Find out about deductions and tax implications if you own a holiday home.

Last updated 29 June 2023

Holiday home – not rented out

If you own a holiday home and don't rent out the property, you don't include anything in your tax return until you sell it.

When you sell the property, you will need to calculate your capital gain or loss.

Keep all records from the time you purchase the property until the time you sell it to be able to work out the capital gain or loss when you sell.

Holiday home – rented out

If your holiday home is rented out, you need to include the rental income you receive as income in your tax return.

You can claim expenses for the property based on the extent that they are incurred for the purpose of producing rental income.

You will need to apportion your expenses if:

  • your property is genuinely available for rent for only part of the year
  • your property is used for private purposes for part of the year
  • only part of your property is used to earn rent
  • you charge less than market rent to family or friends to use the property.

It may not be appropriate to apportion all expenses on the same basis. For example, expenses that relate solely to the renting of your property are fully deductible and you would not need apportion them based on the time the property was rented out. Such expenses include:

  • real estate commissions
  • costs of advertising for tenants
  • phone calls you make to a tradesperson to fix damage caused by a tenant
  • the cost of removing rubbish left by tenants.

On the other hand, no deduction can be claimed for expenses that relate solely to periods when the property is not genuinely available for rent, used for a private purpose or relates to the part of the property that is not rented out. This would include the cost of cleaning your holiday home after you, your family or friends have used the property for a holiday or a repair for damage you have caused while staying there.

For information on how to apportion expenses, see the examples in Holiday home – part year rental.

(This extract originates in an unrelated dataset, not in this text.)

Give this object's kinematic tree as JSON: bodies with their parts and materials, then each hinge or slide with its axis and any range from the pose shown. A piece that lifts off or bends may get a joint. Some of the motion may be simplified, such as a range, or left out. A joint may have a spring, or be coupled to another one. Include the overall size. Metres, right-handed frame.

If you have a rental property that is an apartment in a commercial residential property, see Holiday apartments in commercial residential properties.

Holiday home – not genuinely available for rent

Expenses may be deductible for periods when the property is not rented out if the property is genuinely available for rent.

Factors that may indicate a property isn't genuinely available for rent include:

  • it's advertised in ways that limit its exposure to potential tenants – for example, the property is only advertised
    • at your workplace
    • by word of mouth
    • on restricted social media groups
    • outside annual holiday periods when the likelihood of it being rented out is very low
  • the location, condition of the property, or accessibility of the property mean that it's unlikely tenants will seek to rent it
  • you place unreasonable or stringent conditions on renting out the property that restrict the likelihood of renting out the property, such as
    • setting the rent above the rate of comparable properties in the area
    • placing a combination of restrictions on renting out the property – for example, requiring prospective tenants to give references for short holiday stays and conditions like 'no children' and 'no pets'
  • you refuse to rent out the property to interested people without adequate reasons.

These factors generally indicate the owner doesn't have a genuine intention to earn rental income from the property and may have other purposes, such as using it or reserving it for private use.

Example – property advertised for rent but rent is excessive

Viraji owns a holiday home and has a real estate agent who advertises the property for rent. The market rent of comparable properties in the same location as Viraji's holiday home is $2,000 a week. Viraji arranges for her property to be advertised at $4,000 a week or $570 a night.

At no time during the year does anyone rent the property. Viraji does not reduce the rent at any time and uses the property herself for holidays.

Viraji's property is not genuinely available for rent. Her intention is not to earn rental income but to reserve it for her own use. Viraji can't claim any deductions for the property.

Viraji needs to keep records of her expenses. If she makes a capital gain when she sells the property, her property expenses (such as property insurance, interest on the funds borrowed to purchase the property, repair costs, maintenance costs and council rates) are taken into account in working out her capital gain.

End of example

 

Example – unreasonable rental conditions placed on property

Josh and Maria are retired and own a holiday home where they stay periodically. They have a real estate agent advertise the property for short-term holiday rental. Josh and Maria instruct the agent that they must personally approve tenants before they are permitted to stay. Prospective tenants must provide references and have no children or pets.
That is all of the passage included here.